It's not "bad" design. It's "bad" only theoretically and just different from strongly-typed languages. I like its "inconsistent" function names - for a lot of functions they're similar to C and in most cases they're very easy to remember, as opposed to some other languages, including python (!!).
Of course there are some nuances, but they're in any language. And I personally think "10" is semantically equal to 10 in most cases, so comparison is not a problem, either. You just need to be slightly more accurate while writing things.
And my main idea is that only a statically typed should try to be strict. And python very oddly tries to be strict in some places while being dynamically typed. Look, it doesn't concatenate string and long - even Java does that!
On 28 July 2013 16:53, vitalif@yourcmc.ru wrote:
It's not "bad" design. It's "bad" only theoretically and just different from strongly-typed languages. I like its "inconsistent" function names - for a lot of functions they're similar to C and in most cases they're very easy to remember, as opposed to some other languages, including python (!!).
For a lot of C functions from vastly different libraries; there is nothing in the PHP library functions that make them easy to remember, I often had to look them up.

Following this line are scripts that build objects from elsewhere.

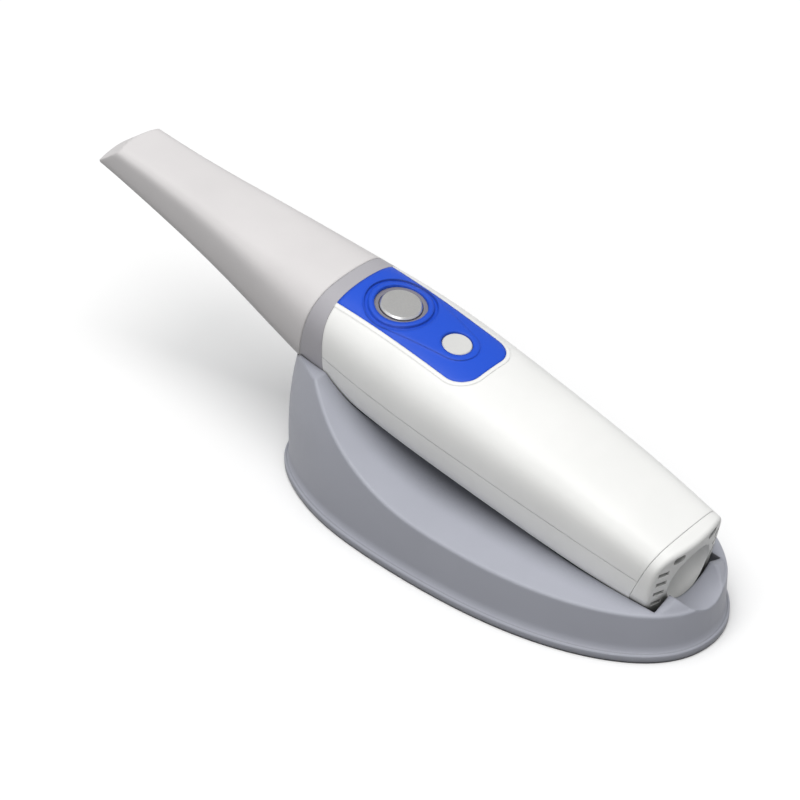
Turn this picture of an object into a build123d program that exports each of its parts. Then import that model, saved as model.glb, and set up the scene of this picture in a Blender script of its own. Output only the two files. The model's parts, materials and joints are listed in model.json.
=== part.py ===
from build123d import *
import os
from functools import cache
from math import copysign, cos, pi, radians, sin, sqrt, tan

os.makedirs("parts", exist_ok=True)

# An intraoral scanner lying on its desk cradle. Millimetres, +Z up, +X towards the wand's tail.
# The origin is the middle of the cradle's underside, on the surface that it stands on.
# The wand is drawn in a frame of its own: X from the tail face towards the mouth end, Z up out of
# the button side, and then laid on the cradle with its nose raised.

# Wand, overall
wand_tilt = 10.5            # nose up, degrees
well_height = 22.8          # centre of the cable well above the table, at the tail face
handle_length = 142.5       # tail face to the joint between collar and tip
tip_length = 103.5          # that joint to the front end
shell_wall = 2.2
seam_gap = 0.08             # open line between two mouldings of the housing

# Skin of the wand at the tail, the heel, the waist, the palm, the brow and the collar joint:
# place, height of the top, depth of the underside, half width, squareness of the section
TAIL = (0.0, 14.6, 11.6, 17.0, 3.6)
HEEL = (30.0, 18.6, 13.2, 19.3, 3.3)
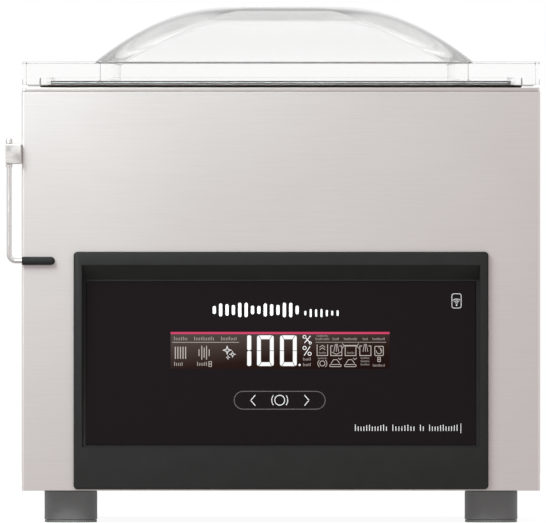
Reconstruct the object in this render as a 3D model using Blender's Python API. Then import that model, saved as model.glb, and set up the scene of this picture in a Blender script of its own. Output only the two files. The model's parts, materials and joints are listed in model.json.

And my main idea is that only a statically typed should try to be strict. And python very oddly tries to be strict in some places while being dynamically typed. Look, it doesn't concatenate string and long - even Java does that!
You are confusing two kinds of type languages; Java is strongly strict, while Python is strongly dynamic.
On 28 July 2013 18:37, Svip svippy@gmail.com wrote:
Java is strongly strict, while Python is strongly dynamic.
Woops, I think Java might be weakly strict and not strongly strict (that's like Standard ML or Erlang).